На один смехотворный момент я тоже стал «успешным» московским художником. Но и я, и Ригвава, и Толик, и даже такой кретин, как Гельман, очень быстро поняли, что мой взлёт в качестве художника — эфемерен. Я обладал удивительной способностью не нравиться людям и портить с ними отношения. Я был выскочкой в московской артистической среде, люди считали меня самозванцем, авантюристом. Я же, в свою очередь, этих людей нисколечко не уважал. Они не соответствовали моему представлению о художниках, теоретиках, критиках. Я уважал Павла Филонова, а не Константина Звездочётова, Николая Пунина, а не Андрея Ковалёва.
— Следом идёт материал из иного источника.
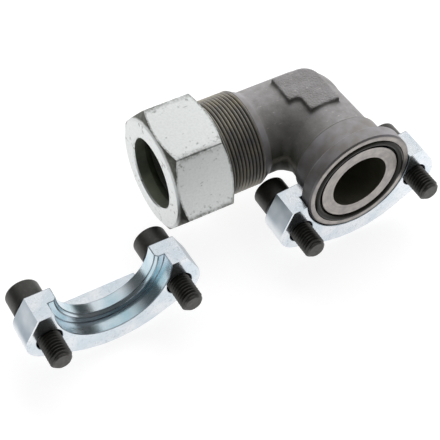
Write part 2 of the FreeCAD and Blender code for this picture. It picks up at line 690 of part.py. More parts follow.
def prove(body):
    """Stop on a broken feature, a cut that takes nothing, or a solid that isn't sound."""
    volume = 0.0
    for feature in body.Group:
        if {"Invalid", "Error"} & set(feature.State):
            raise RuntimeError("%s of %s failed" % (feature.Name, body.Label))
        if feature.isDerivedFrom("PartDesign::Feature"):
            taken = volume - feature.Shape.Volume
            cuts = feature.isDerivedFrom("PartDesign::Pocket") or feature.isDerivedFrom("PartDesign::Groove")
            if cuts and taken < 1.0:
                raise RuntimeError("%s of %s cuts nothing" % (feature.Name, body.Label))
            volume = feature.Shape.Volume
    if len(body.Shape.Solids) != 1 or not body.Shape.isValid():
        raise RuntimeError("%s isn't one sound solid" % body.Label)


sub_parts = make_all()
doc.recompute()
os.makedirs("parts", exist_ok=True)
for sub_part in sub_parts:
    prove(sub_part)
    sub_part.Shape.exportStep("parts/%s.step" % sub_part.Label)
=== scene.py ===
import json
import math

import bmesh
import bpy
from mathutils import Matrix, Vector


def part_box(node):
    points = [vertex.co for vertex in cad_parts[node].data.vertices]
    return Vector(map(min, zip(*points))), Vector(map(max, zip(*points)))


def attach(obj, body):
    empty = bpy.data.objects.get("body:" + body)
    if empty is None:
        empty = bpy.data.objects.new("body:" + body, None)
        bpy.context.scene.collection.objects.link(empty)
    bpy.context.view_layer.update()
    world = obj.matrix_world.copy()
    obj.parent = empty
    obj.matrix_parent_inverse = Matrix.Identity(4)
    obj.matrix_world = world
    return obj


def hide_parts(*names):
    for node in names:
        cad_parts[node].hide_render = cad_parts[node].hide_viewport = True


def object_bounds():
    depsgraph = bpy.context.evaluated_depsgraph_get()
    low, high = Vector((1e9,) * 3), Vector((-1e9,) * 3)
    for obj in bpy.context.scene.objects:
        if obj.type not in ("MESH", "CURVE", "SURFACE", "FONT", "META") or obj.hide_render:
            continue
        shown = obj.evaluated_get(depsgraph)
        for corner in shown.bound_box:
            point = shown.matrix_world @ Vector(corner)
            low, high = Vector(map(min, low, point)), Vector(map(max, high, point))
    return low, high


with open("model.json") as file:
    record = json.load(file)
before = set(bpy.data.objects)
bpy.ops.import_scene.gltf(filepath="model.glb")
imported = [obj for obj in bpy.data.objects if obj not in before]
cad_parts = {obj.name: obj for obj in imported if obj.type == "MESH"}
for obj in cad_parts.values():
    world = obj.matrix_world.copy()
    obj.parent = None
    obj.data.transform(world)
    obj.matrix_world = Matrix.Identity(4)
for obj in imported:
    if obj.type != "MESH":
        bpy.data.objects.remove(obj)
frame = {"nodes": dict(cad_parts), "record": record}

bl_info = {
    "name": "Hydraulic Flange Elbow",
    "version": (1, 0, 0),
    "blender": (4, 5, 0),
    "location": "View3D > Sidebar > Flange Elbow",
    "description": "Dresses a hydraulic elbow, its union nut, flange halves, screws and seals",
    "category": "Object",
}

# The frame's own facts. The port's axis is the Y axis, its sealing face lies on y = 0, and
# the tube leg runs from the corner along -X.
MM = 0.001
TURN = 2 * math.pi
MOUNTS = {mount["name"]: mount for mount in frame["record"]["mounts"]}
CORNER_Y = MOUNTS["tube_socket"]["pos_m"][1]
BORE = MOUNTS["port_bore"]["dims"]["r_mm"] * MM
FLOOR_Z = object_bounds()[0][2]
# An axis is a point on it, with a vector that is 0 along it and 1 across it.
PORT_AXIS = ((0.0, 0.0, 0.0), (1.0, 0.0, 1.0))
TUBE_AXIS = ((0.0, CORNER_Y, 0.0), (0.0, 1.0, 1.0))
# The nut's chamfers rise 30 degrees from its faces.
CHAMFER_SLOPE = math.tan(math.radians(30))


def linear(code):
    """Linear red, green and blue of an sRGB colour written as #rrggbb."""
    levels = [int(code[place:place + 2], 16) / 255 for place in (1, 3, 5)]
    return [level / 12.92 if level <= 0.04045 else ((level + 0.055) / 1.055) ** 2.4 for level in levels]


def length(name, description, default_mm):
    """Size in a panel, written in millimetres and kept in metres."""
    return bpy.props.FloatProperty(name=name, description=description, default=default_mm * MM,
                                   min=0.0, subtype="DISTANCE", unit="LENGTH", precision=5)


def angle(name, description, default_degrees):
    """Angle in a panel, written in degrees and kept in radians."""
    return bpy.props.FloatProperty(name=name, description=description, subtype="ANGLE", unit="ROTATION",
                                   default=math.radians(default_degrees))


def colour(name, description, code):
    """Colour in a panel, written as sRGB hex."""
    return bpy.props.FloatVectorProperty(name=name, description=description, default=linear(code),
                                         size=3, min=0.0, max=1.0, subtype="COLOR")


class ElbowSizes(bpy.types.PropertyGroup):
    """Forged middle and threaded end of the elbow."""
    grain: length("Forging Grain", "Voxel that the forged skin is remeshed with", 0.6)
    blend: bpy.props.IntProperty(name="Forging Blend", description="Smoothing passes on the forged skin",
                                 default=5, min=0)
    fold: length("Fold", "Height of the forging's fold between the legs", 0.2)
    fold_width: length("Fold Width", "Half the width of that fold", 1.4)
    forged_from: length("Forging Starts", "Neck's step, behind the sealing face", 21.8)
    fade: length("Run-out", "Corner to the end of the thread's run-out", 32.2)
    run: length("Thread Run", "Corner to the last full thread", 37.8)
    mouth: length("Mouth", "Corner to the mouth of the tube leg", 71.0)
    thread: length("Thread", "Outside radius of the tube leg's thread", 26.0)
    pitch: length("Pitch", "Pitch of the tube leg's thread", 2.0)
    chamfer: length("Mouth Chamfer", "Chamfer at the mouth of the thread", 1.5)
    forged: length("Forged Round", "Radius of the forged leg", 23.0)
    groove: length("Seal Groove", "Width of the groove in the sealing face", 4.5)
    head_edge: length("Head Edge", "Chamfer at the front of the flange head", 0.8)


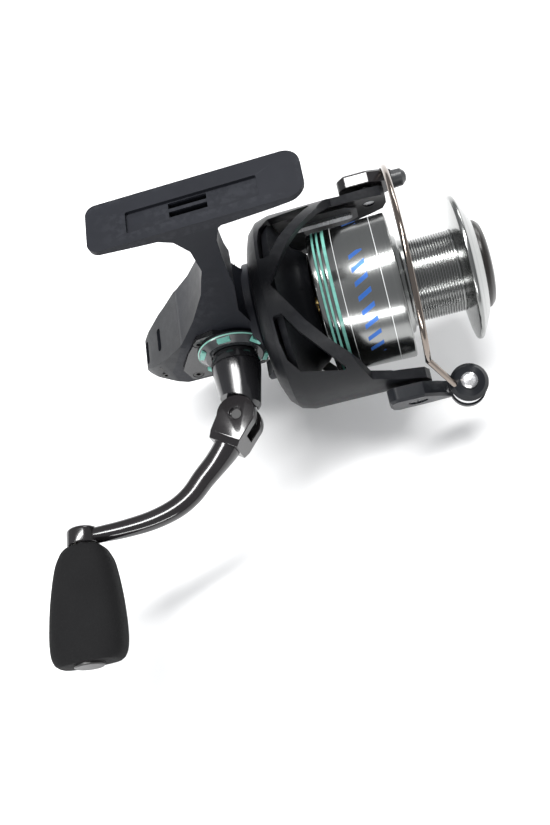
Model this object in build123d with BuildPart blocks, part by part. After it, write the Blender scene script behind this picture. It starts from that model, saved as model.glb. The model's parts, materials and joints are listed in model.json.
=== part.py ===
from build123d import *
from math import atan2, cos, pi, radians, sin
import os

os.makedirs("parts", exist_ok=True)

# Spinning reel, millimetres. The origin is the middle of the foot's rod face,
# +Z points into the rod, +X along the main shaft towards the spool, and the
# handle is on the -Y side. Most sketches are drawn from the point where the
# main shaft crosses the handle's plane, called the heart here.

# ---- driving dimensions ----
FOOT_LENGTH = 63.0
FOOT_WIDTH = 16.4
FOOT_REACH = 7.5          # foot middle ahead of the heart
FOOT_HEIGHT = 68.5        # rod face above the main shaft
FOOT_BACK = FOOT_REACH - FOOT_LENGTH / 2
FOOT_FRONT = FOOT_REACH + FOOT_LENGTH / 2

CASE_HALF = 11.5          # half width of the gear case
WALL = 2.2
COVER_SKIN = 2.8          # thickness of the side cover
STEM_HALF = 5.6

HANDLE_RISE = 6.0         # handle axis above the main shaft
DRIVE_BORE = 2.55
DRIVE_RADIUS = 3.6
CRANK_RADIUS = 57.7
FOLD_X = -1.3             # fold pin, across the handle axis
FOLD_OUT = 38.3           # fold pin, distance out from the shaft
KNOB_START = 69.0         # knob shoulder, distance out from the shaft
KNOB_END = 105.5

SHAFT_RADIUS = 1.95
PINION_RADIUS = 3.5
ARM_TILT = 15.0           # rotor arms turned about the main shaft
ROTOR_RADIUS = 34.5
PIVOT_X = 55.5            # bail pivots along the shaft
ROLLER_X = 72.5
ROLLER_OUT = 39.2
WIRE_RADIUS = 1.0
WIRE_X = 62.5
WIRE_SWEEP = 37.6         # bail wire's reach square to the arms
WIRE_SPAN = 39.4          # bail wire's reach along the arms

SKIRT_BACK = 32.2
SKIRT_FRONT = 57.5
SKIRT_RADIUS = 24.9
DRUM_RADIUS = 13.9
DRUM_FRONT = 78.6
FLANGE_RADIUS = 24.4
NOSE_X = 89.3

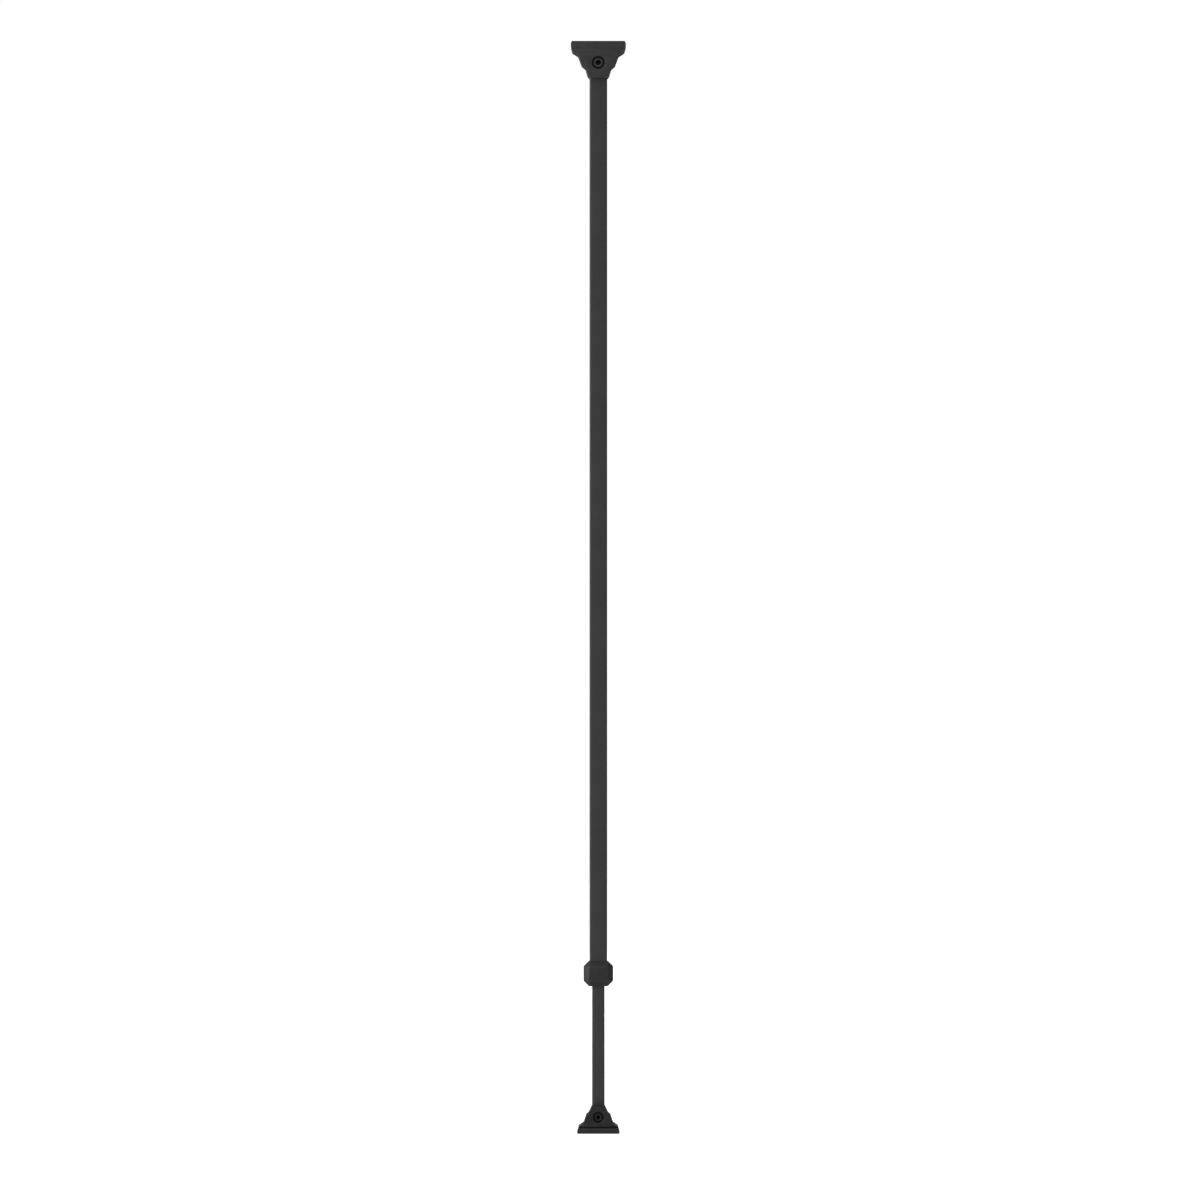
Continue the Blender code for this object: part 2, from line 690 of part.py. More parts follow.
def build():
    clear_scene()
    materials = make_materials()
    foot_group = make_group("foot_origin", (0, 0, FOOT.face))
    inner_group = make_group("foot_pivot_axis", (0, 0, FOOT.pivot_z))
    outer_group = make_group("slide_axis", (0, 0, COLLAR_BOTTOM))
    clamp_group = make_group("clamp_axis", (0, COLLAR_SIDE / 2, CLAMP_Z))
    head_group = make_group("head_pivot_axis", (0, 0, HEAD.pivot_z))

    for end, group in ((FOOT, foot_group), (HEAD, head_group)):
        make_shoe(end, materials, group)
        make_pad(end, materials, group)
        make_pivot(end, materials, group)
    make_inner_tube(materials, inner_group)
    make_outer_tube(materials, outer_group)
    make_liner(materials, outer_group)
    make_collar(materials, outer_group)
    make_clamp(materials, outer_group, clamp_group)
    settle_shapes()


build()
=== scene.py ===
"""Looks of the door security bar: finer pieces, procedural materials, floor, light and camera.

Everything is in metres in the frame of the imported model: the bar stands along +Z on its foot pad,
the pivot screws lie along Y with their heads at the front (-Y), and the shoes are widest along X.
"""

import json
import math

import bmesh
import bpy
from mathutils import Matrix, Vector


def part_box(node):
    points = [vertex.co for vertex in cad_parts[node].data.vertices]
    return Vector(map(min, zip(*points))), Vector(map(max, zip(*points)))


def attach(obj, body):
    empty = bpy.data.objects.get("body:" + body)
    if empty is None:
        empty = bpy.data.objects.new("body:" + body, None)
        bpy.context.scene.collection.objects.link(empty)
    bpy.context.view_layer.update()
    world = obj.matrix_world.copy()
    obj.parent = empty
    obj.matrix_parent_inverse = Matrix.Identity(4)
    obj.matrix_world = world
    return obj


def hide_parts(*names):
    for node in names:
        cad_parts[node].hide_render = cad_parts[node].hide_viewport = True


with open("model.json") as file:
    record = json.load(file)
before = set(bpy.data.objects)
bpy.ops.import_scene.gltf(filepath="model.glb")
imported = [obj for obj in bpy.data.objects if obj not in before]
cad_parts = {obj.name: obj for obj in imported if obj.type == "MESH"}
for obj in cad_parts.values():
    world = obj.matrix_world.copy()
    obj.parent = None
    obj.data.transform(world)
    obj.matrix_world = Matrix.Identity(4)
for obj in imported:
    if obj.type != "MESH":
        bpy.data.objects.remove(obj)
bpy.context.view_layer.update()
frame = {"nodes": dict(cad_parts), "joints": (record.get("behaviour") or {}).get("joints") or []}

# ---- sizes ---------------------------------------------------------------------------------

ARC_STEP = math.radians(9)   # turn of one segment of a rounded corner
ROUND_SIDES = 96             # sides of a turned piece
HIDDEN_SIDES = 48
BEYOND = 0.05                # how far a cutter runs past what it cuts
SOCKET_FLARE = 0.00022       # depth of the flared mouth of a hex socket
SOCKET_ABOVE = (0.004, 0.00001)  # levels above a socket's mouth where its cutter is widest
SMOOTH_ANGLE = math.radians(28)
FLAT_ANGLE = math.radians(1)     # faces closer to one plane than this are joined
MERGE = 0.000002             # points closer than this are one
X_AXIS, Y_AXIS, Z_AXIS = Vector((1, 0, 0)), Vector((0, 1, 0)), Vector((0, 0, 1))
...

Но и это было не главное. Главное заключалось в том, что во мне вдруг проснулся и разыгрался хулиган и ребёнок. И я был страшно рад, что во мне открылся этот элемент. Я даже могу сказать Толе Осмоловскому «спасибо» за это. Глядя на него и от него отталкиваясь, я стал настоящим хулиганом. И я думаю, что все эти московские художники тоже рады были бы увидеть в себе играющее дитя и, наверное, встретили бы его криками восторга. Но каким-то образом, в результате осознания необходимости карьеры и успеха, дитя в этих господах разучилось играть — и умерло. Исчерпалась, выдохлась бесшабашность творчества, и жизнь уступила место халтуре и рутине. И умные господа, в которых дитя перестало резвиться, довольно быстро загнулись и скуксились.
8.
Я так и считаю: Анатолий Осмоловский одомашнился.
Не то плохо, что он пытался использовать мальчиков Зубаржука и Ревизорова для собственных целей, а то, что он не сумел, не знал, как именно их использовать. А использовать их можно было только одним способом: воспринять их детское, ребяческое начало — самый бескорыстный, весёлый и бесполезный их элемент. А Толик хотел взять у них какие-то идейки, проектики. Но какие проектики были у Ревизорова, кроме детского-то духа? Однажды Зубаржук и Ревизоров то ли стащили, то ли купили в морге человеческий мозг и прибили его к асфальту позади памятника Маяковскому. Прибили просто так, для собственного удовольствия и чтобы выебнуться, и, кажется, даже свой акт не сфотографировали. А как мог не задокументировать свой перформанс Анатолий Осмоловский? Или, скажем, Кулик? Или Лейдерман? Или Надежда Толоконникова? Или Пётр Павленский? Ведь для них произведения без документации не существует! Документация важнее акции! Поэтому-то их произведения такие скучные, насильственные, несчастные.